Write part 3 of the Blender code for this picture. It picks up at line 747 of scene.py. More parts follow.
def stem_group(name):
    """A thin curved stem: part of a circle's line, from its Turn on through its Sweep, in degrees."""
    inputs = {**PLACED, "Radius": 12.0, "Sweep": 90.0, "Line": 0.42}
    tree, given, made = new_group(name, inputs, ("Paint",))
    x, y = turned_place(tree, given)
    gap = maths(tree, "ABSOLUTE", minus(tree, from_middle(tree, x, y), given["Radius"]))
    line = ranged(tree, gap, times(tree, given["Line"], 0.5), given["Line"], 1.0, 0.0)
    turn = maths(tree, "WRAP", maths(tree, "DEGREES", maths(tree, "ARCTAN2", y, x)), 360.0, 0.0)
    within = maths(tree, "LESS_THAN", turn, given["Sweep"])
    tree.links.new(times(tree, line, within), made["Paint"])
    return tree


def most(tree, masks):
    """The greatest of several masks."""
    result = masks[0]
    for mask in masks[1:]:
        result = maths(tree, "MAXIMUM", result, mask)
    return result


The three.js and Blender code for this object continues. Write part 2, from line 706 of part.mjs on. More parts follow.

================

In the records above, how many lines include the string "code"? Answer with only the number.

Solved exercise:
2